BUINUS at IWSLT: Evaluating the Impact of Data Augmentation and QLoRA-based Fine-Tuning for Maltese to English Speech Translation

Filbert Aurelian Tjiaranata; Vallerie Alexandra Putra; Eryawan Presma Yulianrifat; Ikhlasul Akmal Hanif

2025 ACL ACL 2025

BUINUS at IWSLT: Evaluating the Impact of Data Augmentation and QLoRA-based Fine-Tuning for Maltese to English Speech Translation

Abstract

AbstractThis paper investigates approaches for the IWSLT low-resource track, Track 1 (speech-to-text translation) for the Maltese language, focusing on data augmentation and large pre-trained models. Our system combines Whisper for transcription and NLLB for translation, with experiments concentrated mainly on the translation stage.

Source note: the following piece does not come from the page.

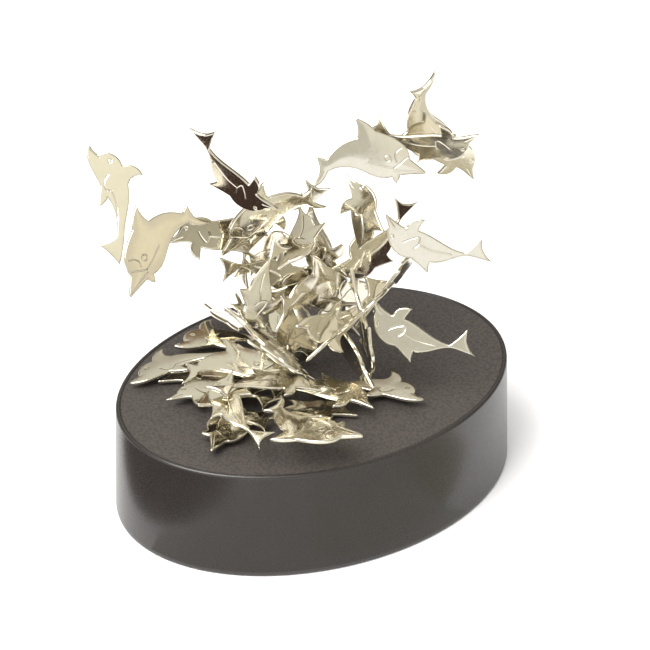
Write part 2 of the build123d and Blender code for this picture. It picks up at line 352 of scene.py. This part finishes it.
def makeDolphinMesh(shape, loop, thickness):
    # one fine mesh of a plate: rounded edge, slightly bulging faces and engraved lines
    setting = dolphinSetting
    half, radius = thickness / 2, setting["edgeRadius"]
    loop = smoothLoop(loop, setting["edgeStep"])
    shiftX, shiftY, turn = drawingFrame[shape]
    c, s = math.cos(math.radians(turn)), math.sin(math.radians(turn))
    lines = []
    for line in engraving[shape]:
        moved = np.array(line, float) - (shiftX, shiftY)
        lines.append(smoothLine(np.stack([moved @ (c, s), moved @ (-s, c)], 1), setting["lineStep"]))
    ends = np.roll(loop, -1, 0)
    tangent = ends - np.roll(loop, 1, 0)
    tangent /= np.linalg.norm(tangent, axis=1)[:, None]
    inward = np.stack([-tangent[:, 1], tangent[:, 0]], 1)
    candidates = []
    for depth in setting["edgeDepths"]:
        ring = loop + inward * depth
        far = distanceTo(ring, loop, ends)
        candidates.append(ring[(far > depth * 0.93) & isInside(ring, loop)])
    for line in lines:
        tangent = np.gradient(line, axis=0)
        tangent /= np.linalg.norm(tangent, axis=1)[:, None]
        sideways = np.stack([-tangent[:, 1], tangent[:, 0]], 1)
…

We observe that data augmentation leads to only marginal improvements, primarily for the smaller 600M model, with gains up to 0.0026 COMET points. These gains do not extend to larger models like the 3.3B NLLB, and the overall impact appears somewhat inconsistent. In contrast, fine-tuning larger models using QLoRA outperforms full fine-tuning of smaller models. Moreover, multi-stage fine-tuning consistently improves task-specific performance across all model sizes.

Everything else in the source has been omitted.